一歩外に出れば路上の男性に「かわいいねー」「美人だねー」「お姉さん綺麗ねー」なんて微笑みながら言われまくる。「あら、そうかしら?」なんて振り返らない。「アリガトウー」と相手に合わせた発音のおかしい「ありがとう」とともに笑顔で通り過ぎるのだ。ナンパだか物売りだか知らないけど「知らない人に気安く付いていかない」基本中の基本である。真面目な私は忠実に守っている。だから変な男なんて一人もついてこないはずである。そもそも相手にさえしていないのだから。そして、彼らは彼らで「かわいいね」なんて挨拶代わりの言葉なのである。私が彼らの売る何かを買わない限り、興味はないはずなのである。ただ、その日だったのだ。私の「キスマーク事件」が起こった日は。だとしたら、この7つのキスマークは一体どこの誰のマーキングなのか……。

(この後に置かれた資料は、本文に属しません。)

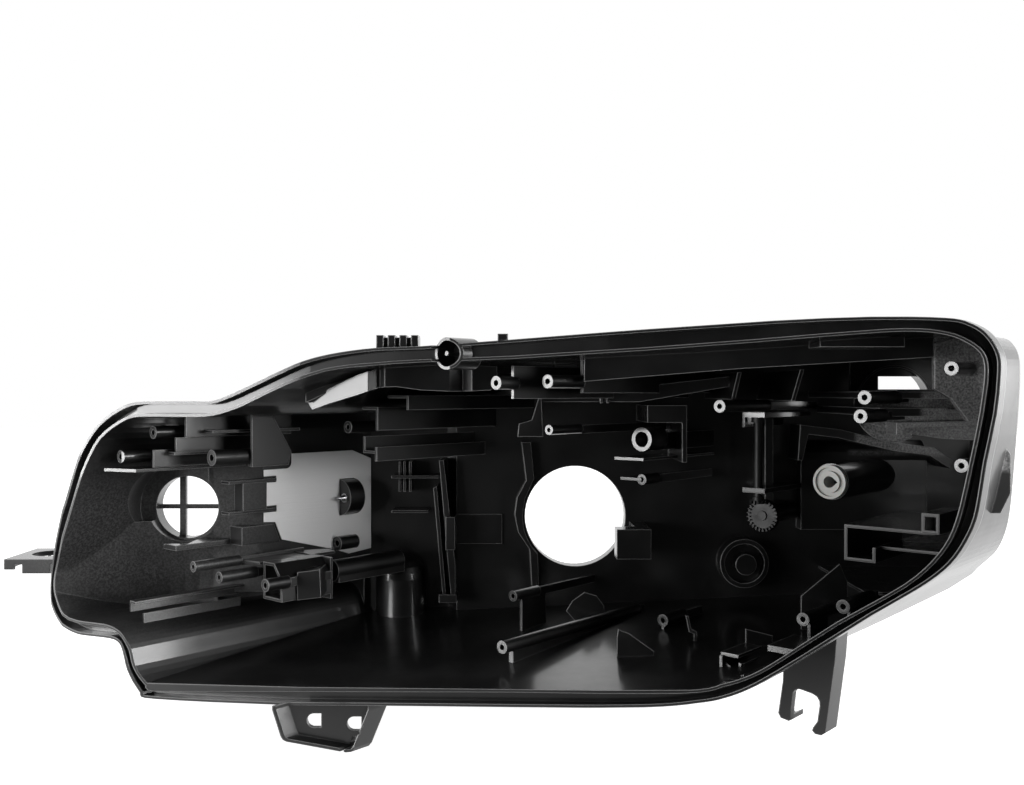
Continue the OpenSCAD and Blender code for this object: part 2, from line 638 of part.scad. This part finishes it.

そういえば私、いつか両親にこんなことを聞いたことがあった。
「若い頃モテてた?」
「若い頃」と前置きしなくてもよかったのだけど、それでトラブルが起こったら困るので念には念をと「若い頃」に限定。そうしたら、父も母も、自称だけど二人とも昔からモテていたらしい。自称モテる父に、自称モテる母。そこに生まれし私がモテないわけがない。これはなんというか、私は生まれながらにモテてしまう運命だったということだ。モテ遺伝子を引き継いだというか、モテる両親に育てられ同じもの食べて育ってきたのだから同じように育ってしまったのか、問いただし始めると「鶏が先か、卵が先か論」で堂々めぐりになってしまうので、要は私もそういう星のもとに生まれたということなのだ。
母は私にこう付け足した。
「30くらいまではずっとモテていたかもね。でももう最近はめっきりかな」
「そうなんだ……」と母が私を出産したのは二十代。ということは、父と結婚して、私を出産して、母親になってからもモテていたということなのか。それはそれで突っ込んだりしたくもなったけど、あまり深堀はしないことにした。
帰国後、隠すまでもなく母に突っ込まれる。
「その跡どうしたの?」
「あ、バリでちょっとね。大丈夫、多分ばい菌とかは入ってないと思う」
「そう、そんなことだろうと思った。いつものやつ薬箱の中にあるからね」
「ありがとう」
薬箱にはいつものキンカン。その夜、私はキンカンの匂いに包まれて眠りについた。